* PROMPT
Every record here should be printed again exactly.

═════ RECORDS FOR THIS EXERCISE ═════

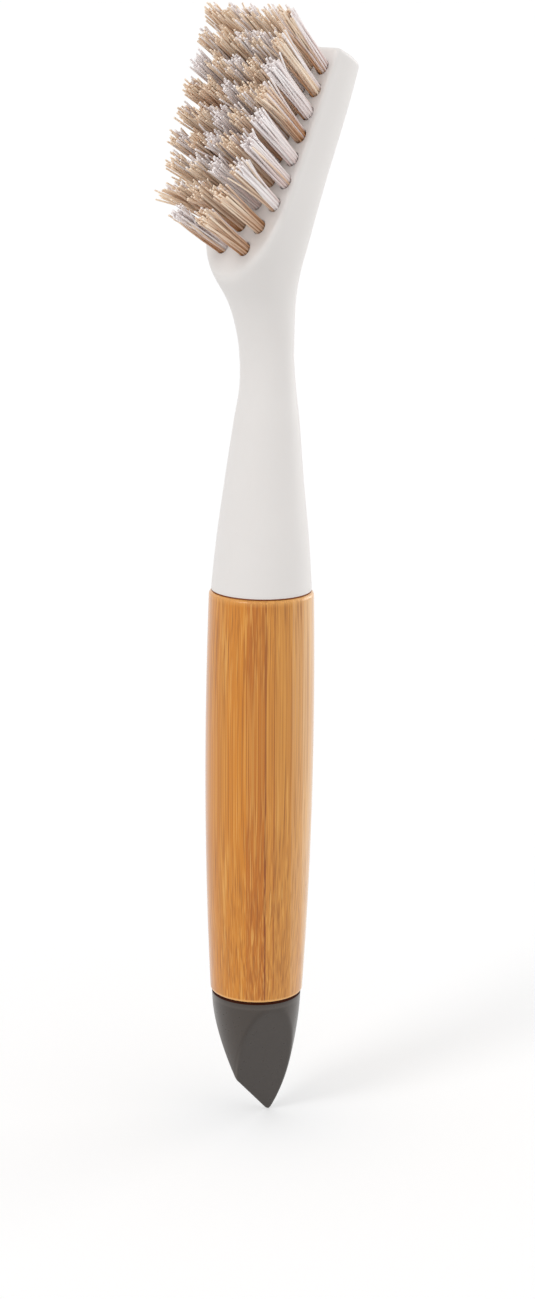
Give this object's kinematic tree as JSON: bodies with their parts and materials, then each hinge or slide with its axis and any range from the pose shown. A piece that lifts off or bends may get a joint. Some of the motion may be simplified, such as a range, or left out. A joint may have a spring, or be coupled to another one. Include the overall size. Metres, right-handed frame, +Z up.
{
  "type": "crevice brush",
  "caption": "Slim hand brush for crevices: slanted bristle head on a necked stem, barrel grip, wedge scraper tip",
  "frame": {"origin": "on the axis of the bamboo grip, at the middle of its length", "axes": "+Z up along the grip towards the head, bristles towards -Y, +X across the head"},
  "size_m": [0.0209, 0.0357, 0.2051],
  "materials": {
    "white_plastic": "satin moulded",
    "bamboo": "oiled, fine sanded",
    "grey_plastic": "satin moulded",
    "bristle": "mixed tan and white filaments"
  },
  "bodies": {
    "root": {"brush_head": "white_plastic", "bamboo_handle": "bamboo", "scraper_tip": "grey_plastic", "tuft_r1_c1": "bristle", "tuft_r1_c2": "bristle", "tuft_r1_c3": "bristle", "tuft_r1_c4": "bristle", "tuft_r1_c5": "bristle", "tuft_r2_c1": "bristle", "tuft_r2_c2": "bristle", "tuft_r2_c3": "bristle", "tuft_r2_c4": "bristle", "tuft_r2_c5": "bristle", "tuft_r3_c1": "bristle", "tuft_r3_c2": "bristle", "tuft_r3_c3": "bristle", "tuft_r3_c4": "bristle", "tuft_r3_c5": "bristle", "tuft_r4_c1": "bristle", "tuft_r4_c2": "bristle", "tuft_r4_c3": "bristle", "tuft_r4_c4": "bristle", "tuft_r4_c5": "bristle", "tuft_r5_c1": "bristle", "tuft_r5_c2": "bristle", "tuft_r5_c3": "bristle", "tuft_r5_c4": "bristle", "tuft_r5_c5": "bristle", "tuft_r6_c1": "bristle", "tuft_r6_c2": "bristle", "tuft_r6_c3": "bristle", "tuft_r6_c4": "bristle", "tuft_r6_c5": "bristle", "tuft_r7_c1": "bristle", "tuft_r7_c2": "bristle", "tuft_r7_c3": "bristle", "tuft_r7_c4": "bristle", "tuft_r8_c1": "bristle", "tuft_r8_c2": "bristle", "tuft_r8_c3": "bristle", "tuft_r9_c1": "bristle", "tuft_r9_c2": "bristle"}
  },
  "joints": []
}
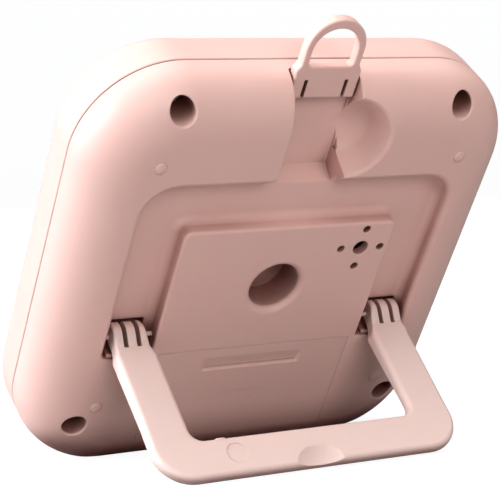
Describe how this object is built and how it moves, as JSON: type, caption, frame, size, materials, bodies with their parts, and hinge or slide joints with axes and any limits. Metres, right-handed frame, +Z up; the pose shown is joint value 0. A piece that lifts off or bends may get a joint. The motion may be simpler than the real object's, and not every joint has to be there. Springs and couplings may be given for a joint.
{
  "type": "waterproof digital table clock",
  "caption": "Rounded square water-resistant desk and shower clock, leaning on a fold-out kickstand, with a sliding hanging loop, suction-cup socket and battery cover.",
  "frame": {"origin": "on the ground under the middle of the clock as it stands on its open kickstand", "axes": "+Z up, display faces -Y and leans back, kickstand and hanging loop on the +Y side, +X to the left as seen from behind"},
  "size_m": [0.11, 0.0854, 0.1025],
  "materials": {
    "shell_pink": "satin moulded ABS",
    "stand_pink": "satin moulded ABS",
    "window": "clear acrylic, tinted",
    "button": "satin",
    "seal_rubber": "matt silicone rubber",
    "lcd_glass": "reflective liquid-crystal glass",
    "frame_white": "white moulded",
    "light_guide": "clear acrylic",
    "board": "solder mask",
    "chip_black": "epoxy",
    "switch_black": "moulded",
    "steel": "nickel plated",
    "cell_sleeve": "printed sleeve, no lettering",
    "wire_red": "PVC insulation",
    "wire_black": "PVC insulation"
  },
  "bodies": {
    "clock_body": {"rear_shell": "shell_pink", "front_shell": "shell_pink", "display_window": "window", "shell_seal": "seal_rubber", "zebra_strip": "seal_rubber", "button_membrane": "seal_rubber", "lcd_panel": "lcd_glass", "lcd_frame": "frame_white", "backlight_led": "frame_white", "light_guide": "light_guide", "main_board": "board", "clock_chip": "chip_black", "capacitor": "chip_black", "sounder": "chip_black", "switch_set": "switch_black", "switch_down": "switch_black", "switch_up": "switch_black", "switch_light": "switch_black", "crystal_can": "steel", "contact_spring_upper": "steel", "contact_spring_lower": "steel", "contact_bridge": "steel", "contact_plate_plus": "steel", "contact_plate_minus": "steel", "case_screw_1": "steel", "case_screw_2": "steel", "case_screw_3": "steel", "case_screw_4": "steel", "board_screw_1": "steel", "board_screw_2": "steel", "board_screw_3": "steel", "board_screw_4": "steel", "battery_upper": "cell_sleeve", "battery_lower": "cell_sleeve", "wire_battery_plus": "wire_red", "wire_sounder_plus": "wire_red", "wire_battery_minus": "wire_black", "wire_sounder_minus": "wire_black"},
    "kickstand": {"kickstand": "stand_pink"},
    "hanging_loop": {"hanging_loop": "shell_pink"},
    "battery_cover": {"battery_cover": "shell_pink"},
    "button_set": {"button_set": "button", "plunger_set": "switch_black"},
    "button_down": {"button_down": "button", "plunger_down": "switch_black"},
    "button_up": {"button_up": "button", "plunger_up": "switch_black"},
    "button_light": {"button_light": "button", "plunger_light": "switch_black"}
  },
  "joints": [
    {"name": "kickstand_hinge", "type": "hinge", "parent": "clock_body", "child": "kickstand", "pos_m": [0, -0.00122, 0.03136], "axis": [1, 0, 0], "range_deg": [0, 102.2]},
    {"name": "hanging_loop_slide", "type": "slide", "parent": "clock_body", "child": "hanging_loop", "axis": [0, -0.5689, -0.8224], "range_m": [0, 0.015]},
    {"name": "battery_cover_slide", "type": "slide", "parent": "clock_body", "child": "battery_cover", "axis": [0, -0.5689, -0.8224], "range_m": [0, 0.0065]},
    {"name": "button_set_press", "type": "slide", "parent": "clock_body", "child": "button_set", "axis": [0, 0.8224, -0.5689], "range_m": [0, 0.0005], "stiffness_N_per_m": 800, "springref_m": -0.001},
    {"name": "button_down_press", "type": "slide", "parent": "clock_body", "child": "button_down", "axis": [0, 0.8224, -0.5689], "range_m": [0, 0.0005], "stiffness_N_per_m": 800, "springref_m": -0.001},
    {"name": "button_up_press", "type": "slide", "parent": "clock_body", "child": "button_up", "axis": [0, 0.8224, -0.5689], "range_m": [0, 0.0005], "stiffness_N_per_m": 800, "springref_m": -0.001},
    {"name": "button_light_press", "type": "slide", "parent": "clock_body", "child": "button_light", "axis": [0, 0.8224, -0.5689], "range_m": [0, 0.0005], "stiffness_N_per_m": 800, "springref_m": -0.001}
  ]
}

═════

* WORKED ANSWER
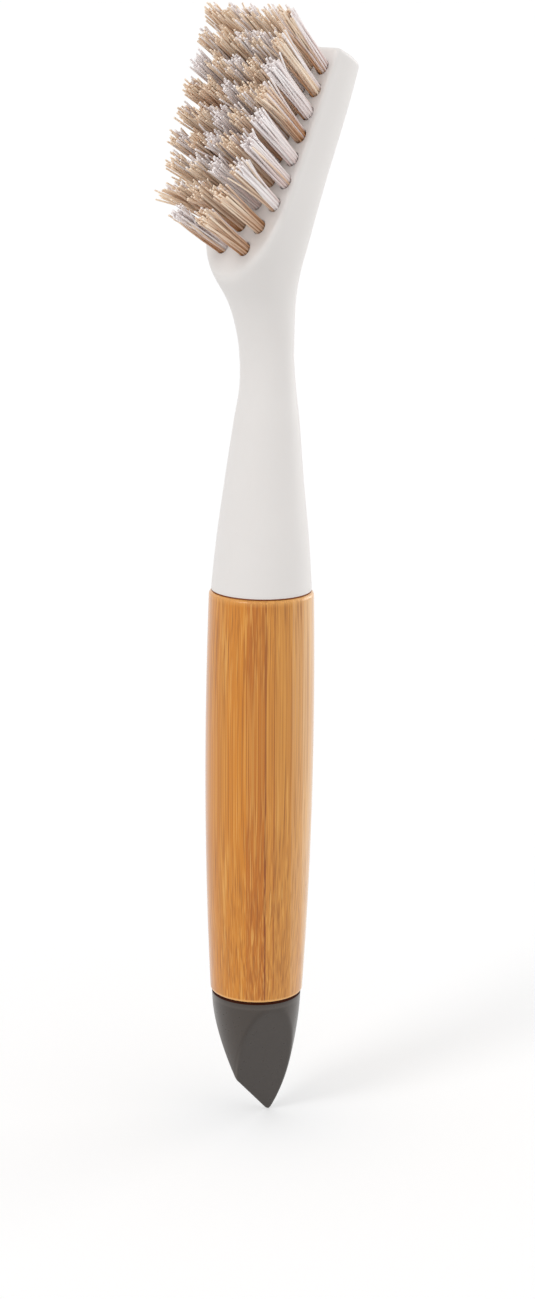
Give this object's kinematic tree as JSON: bodies with their parts and materials, then each hinge or slide with its axis and any range from the pose shown. A piece that lifts off or bends may get a joint. Some of the motion may be simplified, such as a range, or left out. A joint may have a spring, or be coupled to another one. Include the overall size. Metres, right-handed frame, +Z up.
{
  "type": "crevice brush",
  "caption": "Slim hand brush for crevices: slanted bristle head on a necked stem, barrel grip, wedge scraper tip",
  "frame": {"origin": "on the axis of the bamboo grip, at the middle of its length", "axes": "+Z up along the grip towards the head, bristles towards -Y, +X across the head"},
  "size_m": [0.0209, 0.0357, 0.2051],
  "materials": {
    "white_plastic": "satin moulded",
    "bamboo": "oiled, fine sanded",
    "grey_plastic": "satin moulded",
    "bristle": "mixed tan and white filaments"
  },
  "bodies": {
    "root": {"brush_head": "white_plastic", "bamboo_handle": "bamboo", "scraper_tip": "grey_plastic", "tuft_r1_c1": "bristle", "tuft_r1_c2": "bristle", "tuft_r1_c3": "bristle", "tuft_r1_c4": "bristle", "tuft_r1_c5": "bristle", "tuft_r2_c1": "bristle", "tuft_r2_c2": "bristle", "tuft_r2_c3": "bristle", "tuft_r2_c4": "bristle", "tuft_r2_c5": "bristle", "tuft_r3_c1": "bristle", "tuft_r3_c2": "bristle", "tuft_r3_c3": "bristle", "tuft_r3_c4": "bristle", "tuft_r3_c5": "bristle", "tuft_r4_c1": "bristle", "tuft_r4_c2": "bristle", "tuft_r4_c3": "bristle", "tuft_r4_c4": "bristle", "tuft_r4_c5": "bristle", "tuft_r5_c1": "bristle", "tuft_r5_c2": "bristle", "tuft_r5_c3": "bristle", "tuft_r5_c4": "bristle", "tuft_r5_c5": "bristle", "tuft_r6_c1": "bristle", "tuft_r6_c2": "bristle", "tuft_r6_c3": "bristle", "tuft_r6_c4": "bristle", "tuft_r6_c5": "bristle", "tuft_r7_c1": "bristle", "tuft_r7_c2": "bristle", "tuft_r7_c3": "bristle", "tuft_r7_c4": "bristle", "tuft_r8_c1": "bristle", "tuft_r8_c2": "bristle", "tuft_r8_c3": "bristle", "tuft_r9_c1": "bristle", "tuft_r9_c2": "bristle"}
  },
  "joints": []
}
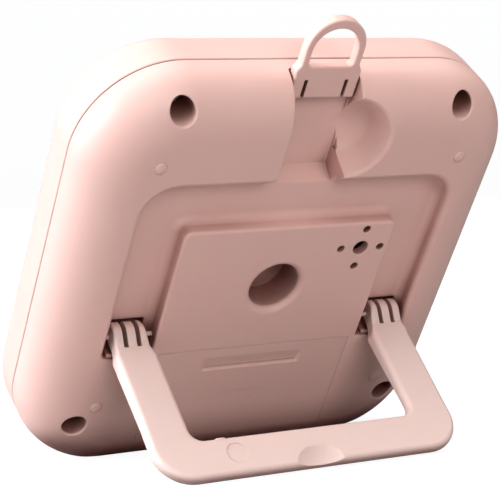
Describe how this object is built and how it moves, as JSON: type, caption, frame, size, materials, bodies with their parts, and hinge or slide joints with axes and any limits. Metres, right-handed frame, +Z up; the pose shown is joint value 0. A piece that lifts off or bends may get a joint. The motion may be simpler than the real object's, and not every joint has to be there. Springs and couplings may be given for a joint.
{
  "type": "waterproof digital table clock",
  "caption": "Rounded square water-resistant desk and shower clock, leaning on a fold-out kickstand, with a sliding hanging loop, suction-cup socket and battery cover.",
  "frame": {"origin": "on the ground under the middle of the clock as it stands on its open kickstand", "axes": "+Z up, display faces -Y and leans back, kickstand and hanging loop on the +Y side, +X to the left as seen from behind"},
  "size_m": [0.11, 0.0854, 0.1025],
  "materials": {
    "shell_pink": "satin moulded ABS",
    "stand_pink": "satin moulded ABS",
    "window": "clear acrylic, tinted",
    "button": "satin",
    "seal_rubber": "matt silicone rubber",
    "lcd_glass": "reflective liquid-crystal glass",
    "frame_white": "white moulded",
    "light_guide": "clear acrylic",
    "board": "solder mask",
    "chip_black": "epoxy",
    "switch_black": "moulded",
    "steel": "nickel plated",
    "cell_sleeve": "printed sleeve, no lettering",
    "wire_red": "PVC insulation",
    "wire_black": "PVC insulation"
  },
  "bodies": {
    "clock_body": {"rear_shell": "shell_pink", "front_shell": "shell_pink", "display_window": "window", "shell_seal": "seal_rubber", "zebra_strip": "seal_rubber", "button_membrane": "seal_rubber", "lcd_panel": "lcd_glass", "lcd_frame": "frame_white", "backlight_led": "frame_white", "light_guide": "light_guide", "main_board": "board", "clock_chip": "chip_black", "capacitor": "chip_black", "sounder": "chip_black", "switch_set": "switch_black", "switch_down": "switch_black", "switch_up": "switch_black", "switch_light": "switch_black", "crystal_can": "steel", "contact_spring_upper": "steel", "contact_spring_lower": "steel", "contact_bridge": "steel", "contact_plate_plus": "steel", "contact_plate_minus": "steel", "case_screw_1": "steel", "case_screw_2": "steel", "case_screw_3": "steel", "case_screw_4": "steel", "board_screw_1": "steel", "board_screw_2": "steel", "board_screw_3": "steel", "board_screw_4": "steel", "battery_upper": "cell_sleeve", "battery_lower": "cell_sleeve", "wire_battery_plus": "wire_red", "wire_sounder_plus": "wire_red", "wire_battery_minus": "wire_black", "wire_sounder_minus": "wire_black"},
    "kickstand": {"kickstand": "stand_pink"},
    "hanging_loop": {"hanging_loop": "shell_pink"},
    "battery_cover": {"battery_cover": "shell_pink"},
    "button_set": {"button_set": "button", "plunger_set": "switch_black"},
    "button_down": {"button_down": "button", "plunger_down": "switch_black"},
    "button_up": {"button_up": "button", "plunger_up": "switch_black"},
    "button_light": {"button_light": "button", "plunger_light": "switch_black"}
  },
  "joints": [
    {"name": "kickstand_hinge", "type": "hinge", "parent": "clock_body", "child": "kickstand", "pos_m": [0, -0.00122, 0.03136], "axis": [1, 0, 0], "range_deg": [0, 102.2]},
    {"name": "hanging_loop_slide", "type": "slide", "parent": "clock_body", "child": "hanging_loop", "axis": [0, -0.5689, -0.8224], "range_m": [0, 0.015]},
    {"name": "battery_cover_slide", "type": "slide", "parent": "clock_body", "child": "battery_cover", "axis": [0, -0.5689, -0.8224], "range_m": [0, 0.0065]},
    {"name": "button_set_press", "type": "slide", "parent": "clock_body", "child": "button_set", "axis": [0, 0.8224, -0.5689], "range_m": [0, 0.0005], "stiffness_N_per_m": 800, "springref_m": -0.001},
    {"name": "button_down_press", "type": "slide", "parent": "clock_body", "child": "button_down", "axis": [0, 0.8224, -0.5689], "range_m": [0, 0.0005], "stiffness_N_per_m": 800, "springref_m": -0.001},
    {"name": "button_up_press", "type": "slide", "parent": "clock_body", "child": "button_up", "axis": [0, 0.8224, -0.5689], "range_m": [0, 0.0005], "stiffness_N_per_m": 800, "springref_m": -0.001},
    {"name": "button_light_press", "type": "slide", "parent": "clock_body", "child": "button_light", "axis": [0, 0.8224, -0.5689], "range_m": [0, 0.0005], "stiffness_N_per_m": 800, "springref_m": -0.001}
  ]
}